*GIVEN INSTRUCTION*
What is needed is an exact copy of the lines from the one containing "moved.translate(shift)" to the one containing "for node in", both lines included, and no other lines.

*DATA*
+++

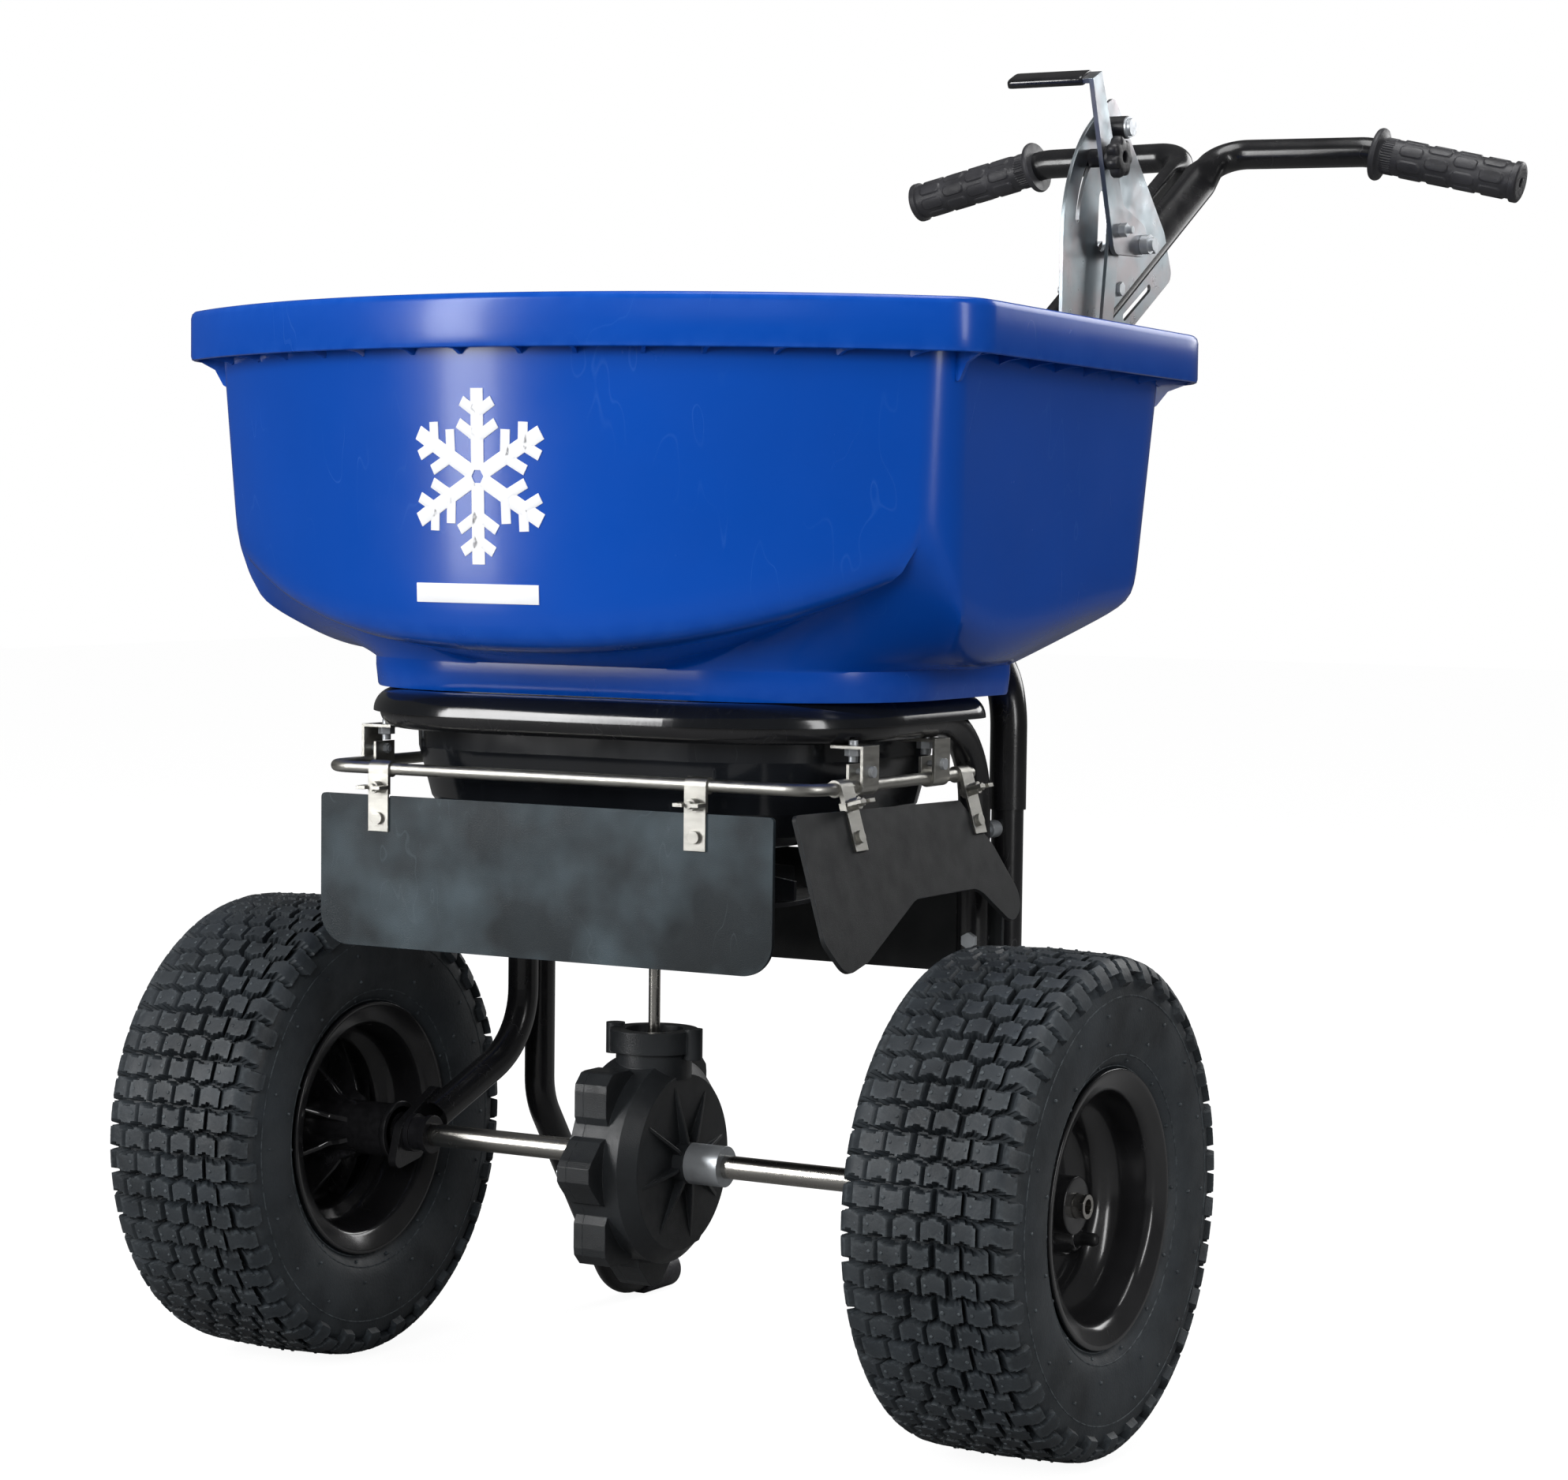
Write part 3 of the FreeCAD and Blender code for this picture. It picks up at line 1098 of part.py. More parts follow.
# ---- every node ----
def build():
    gearbox_left, gearbox_right = make_gearbox()
    sleeve, bumper_bolt = make_bumper()
    side_clips = [clip_at(y) for y in SIDE_CLIP_Y]
    side_screws = [s for y in SIDE_CLIP_Y for s in clip_screws_at(y)]
    front_clips = [clip_at(x) for x in FRONT_CLIP_X]
    front_screws = [s for x in FRONT_CLIP_X for s in clip_screws_at(x)]
    return {
        "hopper": make_hopper(),
        "hopper_pan": make_pan(),
        "hopper_screws": make_hopper_screws(),
        "gate_guides": make_gate_guides(),
        "gate_plate": make_gate(),
        "leg_hoop_frame": make_leg_hoop(),
        "frame_bolts": make_frame_bolts(),
        "frame_spacers": make_frame_spacers(),
        "rear_shield": make_rear_shield(),
        "handle_tube_left": make_handle_tube(-1),
        "handle_tube_right": make_handle_tube(1),
        "grips": make_grips(),
        "stand_legs": make_stand_legs(),
        "stand_feet": make_stand_feet(),
        "axle": make_axle(),
        "axle_pins": make_axle_pins(),
        "axle_collars": make_collars(),
        "collar_screws": make_collar_screws(),
        "axle_bushings": make_bushings(),
        "drive_rim": make_rim(1, AXLE_R + TOUCH),
        "drive_tyre": make_tyre(1),
        "drive_valve": valve_body(1),
        "free_rim": make_rim(-1, 11 + TOUCH),
        "free_tyre": make_tyre(-1),
        "free_valve": valve_body(-1),
        "free_wheel_bushings": make_wheel_bushings(),
        "gearbox_shell_left": gearbox_left,
        "gearbox_shell_right": gearbox_right,
        "gearbox_cap": make_gearbox_cap(),
        "gearbox_screws": make_gearbox_screws(),
        "shaft_bearings": make_bearings(),
        "drive_gear": make_drive_gear(),
        "pinion_gear": make_pinion(),
        "impeller_shaft": make_shaft(),
        "shaft_pins": make_shaft_pins(),
        "impeller": make_impeller(),
        "agitator": make_agitator(),
        "deflector_rod": make_rod(),
        "rod_brackets": make_rod_brackets(),
        "bracket_bolts": make_bracket_bolts(),
        "front_deflector": make_front([front_plate()]),
        "front_clips": make_front(front_clips),
        "front_clip_screws": make_front(front_screws),
        "side_deflector": make_side([side_plate()]),
        "side_clips": make_side(side_clips),
        "side_clip_screws": make_side(side_screws),
        "control_plate": make_control_plate(),
        "plate_bolts": make_plate_bolts(),
        "pivot_bolts": make_pivot_bolts(),
        "bumper_sleeve": sleeve,
        "bumper_bolt": bumper_bolt,
        "flow_lever": make_lever(),
        "lever_grip": make_lever_grip(),
        "link_bolt": make_link_bolt(),
        "knob_spacer": make_knob_spacer(),
        "stop_knob": make_knob(),
        "lever_link": flat_link(LINK_TOP, LINK_LOW, LINK_X, 10, 3, 3 + FIT),
        "gate_crank": make_crank(),
        "gate_rod": make_gate_rod(),
    }


def write(nodes):
    """Shift everything to the row frame and write one STEP file for each node."""
    os.makedirs("parts", exist_ok=True)
    shapes = {}
    for name, made in nodes.items():
        shapes[name] = Part.makeCompound(made) if isinstance(made, list) else made
    front = shapes["hopper"].optimalBoundingBox(False, False).YMin
    back = shapes["grips"].optimalBoundingBox(False, False).YMax
    shift = V(0, -(front + back) / 2, 0)
    print("row frame is moved along Y by", round(shift.y, 4))
    for name, shape in shapes.items():
        solids = len(shape.Solids)
        wanted = len(nodes[name]) if isinstance(nodes[name], list) else 1
        if solids != wanted or not shape.isValid():
            print("CHECK", name, "solids", solids, "of", wanted, "valid", shape.isValid())
        moved = shape.copy()
        moved.translate(shift)
        moved.exportStep("parts/" + name + ".step")


write(build())
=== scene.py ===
"""Looks of the walk-behind salt spreader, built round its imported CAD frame.

Shape functions take millimetres about the axle: X along the axle towards the drive wheel, Y back
towards the handlebar, Z up from the ground. point() turns them into the frame's metres.
"""
import json
import math
import random

import bmesh
import bpy
from mathutils import Matrix, Vector


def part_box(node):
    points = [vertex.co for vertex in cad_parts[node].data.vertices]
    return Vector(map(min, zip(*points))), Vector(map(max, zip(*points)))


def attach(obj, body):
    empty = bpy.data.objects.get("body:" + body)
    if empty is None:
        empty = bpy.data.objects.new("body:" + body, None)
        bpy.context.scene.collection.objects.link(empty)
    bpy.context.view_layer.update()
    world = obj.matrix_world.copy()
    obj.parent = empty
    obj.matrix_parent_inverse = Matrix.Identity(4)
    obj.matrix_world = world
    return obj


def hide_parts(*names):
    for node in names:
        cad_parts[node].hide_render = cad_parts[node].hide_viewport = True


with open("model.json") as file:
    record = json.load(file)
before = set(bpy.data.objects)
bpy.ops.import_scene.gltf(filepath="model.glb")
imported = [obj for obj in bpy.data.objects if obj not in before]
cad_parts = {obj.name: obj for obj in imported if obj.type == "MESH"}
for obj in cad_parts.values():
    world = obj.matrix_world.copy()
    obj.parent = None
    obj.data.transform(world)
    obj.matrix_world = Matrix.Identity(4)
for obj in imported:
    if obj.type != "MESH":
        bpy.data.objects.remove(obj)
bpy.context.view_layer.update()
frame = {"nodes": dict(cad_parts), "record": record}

MM = 0.001
AXLE_Z = 165.0
axle_low, axle_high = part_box("axle")
AXLE_Y = (axle_low.y + axle_high.y) / 2
TURN = 2 * math.pi
X, Z = Vector((1, 0, 0)), Vector((0, 0, 1))


def point(x, y, z):
    """A place given in millimetres about the axle, in the frame's metres."""
    return Vector((x * MM, y * MM + AXLE_Y, z * MM))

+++

*EXERCISE RESPONSE*
        moved.translate(shift)
        moved.exportStep("parts/" + name + ".step")


write(build())
=== scene.py ===
"""Looks of the walk-behind salt spreader, built round its imported CAD frame.

Shape functions take millimetres about the axle: X along the axle towards the drive wheel, Y back
towards the handlebar, Z up from the ground. point() turns them into the frame's metres.
"""
import json
import math
import random

import bmesh
import bpy
from mathutils import Matrix, Vector


def part_box(node):
    points = [vertex.co for vertex in cad_parts[node].data.vertices]
    return Vector(map(min, zip(*points))), Vector(map(max, zip(*points)))


def attach(obj, body):
    empty = bpy.data.objects.get("body:" + body)
    if empty is None:
        empty = bpy.data.objects.new("body:" + body, None)
        bpy.context.scene.collection.objects.link(empty)
    bpy.context.view_layer.update()
    world = obj.matrix_world.copy()
    obj.parent = empty
    obj.matrix_parent_inverse = Matrix.Identity(4)
    obj.matrix_world = world
    return obj


def hide_parts(*names):
    for node in names:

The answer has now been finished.